Secara garis besar kutipan di atas, kegiatan ini memiliki relevansi terhadap pengembangan pendidikan akhlak generasi muda yang menjadi perhatian utama dalam penelitian ini. Harus diakui bahwa pendidikan akhlak sebagai salah satu inti dari proses pendidikan dan bagi kemajuan suatu bangsa, maka pembaharuan di bidang pendidikan mutlak untuk diadakan karena maju mundurnya suatu negara diukur dari pendidikan dan out putnya.



1 Demi konsistensi dalam penulisan penelitian ini peneliti selanjutnya menggunakan kata “Said Nursi” yang merujuk kepada Bediuzzaman Said Nursi (1887-1960) sepanjang pembahasan penelitian ini, namun untuk tempat khusus dalam judul besar atau pada sub judul maka masih akan digunakan kata tersebut.
2 Sebenarnya kesadaran akan kelemahan dan ketinggalan kaum muslimin dari bangsa-bangsa Eropa dalam berbagai bidang kehidupan ini, telah timbul mulai abad ke 11 H / 17 M dengan kekalahan-kekalahan tersebut mendorong raja-raja dan pemuka-pemuka kerajaan untuk menyelidiki sebab-sebab kekalahan mereka dan rahasia keunggulan lawan.

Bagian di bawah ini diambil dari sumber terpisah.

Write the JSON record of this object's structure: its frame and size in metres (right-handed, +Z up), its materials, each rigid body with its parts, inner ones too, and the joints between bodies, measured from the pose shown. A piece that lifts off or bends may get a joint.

3 Istilah Nur Jamaah dalam bahasa Turki sering digunakan dalam istilah yang berbeda seperti : “Nur Telebesi” atau Nur Teleba”, Nurculuk atau Thalabun-Nur yang menunjukkan pengikut Said Nursi yang berada di Turki, secara khusus, namun Nur Jamaah ini sudah menyebar hampir ke beberapa negara. Jika istilah di atas diartikan dalam bahasa Indonesianya “Murid Nur”. Penulis menggunakan istilah Nur Jamaah atas pertimbangan bahwa istilah ini mudah dipahami dalam bahasa Indonesia. Sedangkan yang dimaksud dengan istilah dershane atau "The Nurcu Movement", "Halaqah" dalam bahasa Turki berasal dari kata “ders” yang artinya belajar sedangkan “hane” dalam bahasa Turki menunjukkan “tempat”, maka dershane dapat diartikan “tempat belajar” yang di kenal di Turki.